Лехин нос удивленно дернулся.
– Ну вот просто за улицей. Сидела и смотрела в окошко, записывала, какие машины проезжают, во сколько, кто выходит, кто уходит...
– Так не бывает, – весомо заметил Лешка, засовывая в рот сразу несколько сушек. Захрустел.
– Бывает.
– Тогда я бы подумал, что этот, ну твой наниматель, псих.
– А еще почту разбирать. Газеты. И вырезать заметки о нападении собак и маньяков. Знаешь, по-моему, он сам маньяк... – Ирочка постепенно укреплялась в этой своей догадке. – И еще хам.
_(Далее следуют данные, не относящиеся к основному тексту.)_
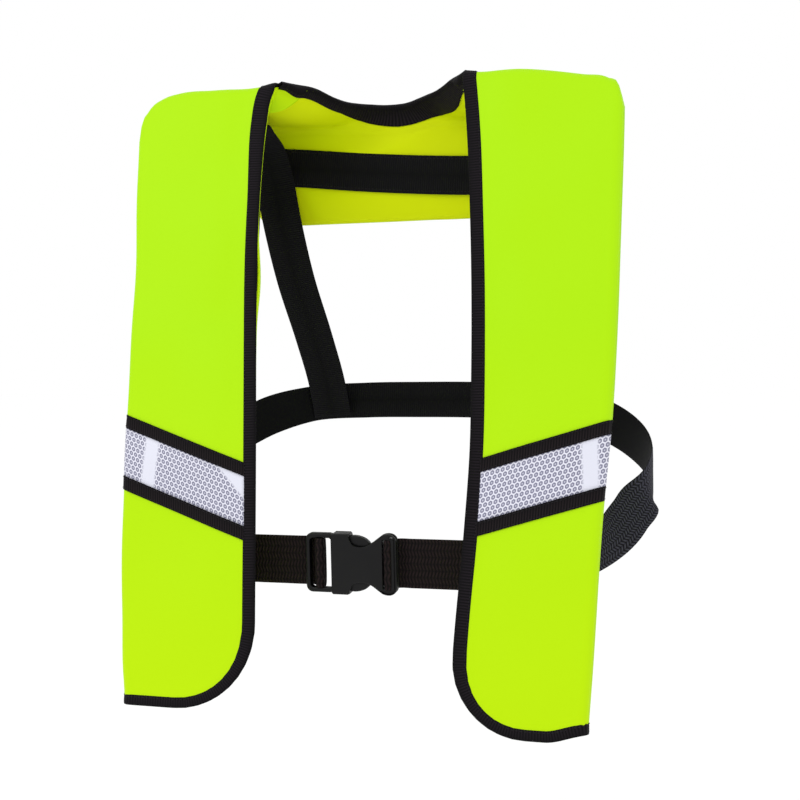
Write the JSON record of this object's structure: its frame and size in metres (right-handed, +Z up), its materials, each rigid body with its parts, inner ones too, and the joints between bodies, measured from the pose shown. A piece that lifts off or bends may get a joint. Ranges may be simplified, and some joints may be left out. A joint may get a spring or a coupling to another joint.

– Не ходи, – предложил Леха. – Найдешь другую работу. Ну хочешь, можешь мне помогать, мне тоже секретарша нужна, только я тебе платить не смогу, зато комнату дам. Бабкину. Там только убраться надо.
– Не пойду, – согласилась Ирочка, твердо решив никуда и ни за что не ходить. Она ведь не сумасшедшая, в самом-то деле, и потому точно не станет работать на сумасшедшего.
Но утром она, проклиная себя одновременно за слабость и нерасторопность, выбегала из подъезда. Пожалуй, Ирочка и сама не могла бы ответить, бежала ли она от совершенства собственной семьи или же бежала к Тимуру, который Маратович, но можно без отчества, главное, чтобы без фамильярности.
Тимур мучил дверной звонок и себя заодно, терзался надеждой, что звонит зря, дверь не откроют, а если и откроют, то скажут, что Пашка здесь больше не живет.
Переехал. Спился. Повесился. Убрался ко всем чертям.
Но нет, черти Пашкой побрезговали: несло от него, как из бочки, старой, расползающейся бочки, сквозь доски которой просачивается не то смола, не то коньяк, не то вообще какая-нибудь трудноописуемая гадость. Пашка постарел. Пашка обрюзг, раздавшись животом и задницей. Первый переваливался через ремень старых штанов, обвисая бледным бурдюком плоти, вторая гордо топорщилась, грозясь разорвать штаны по шву.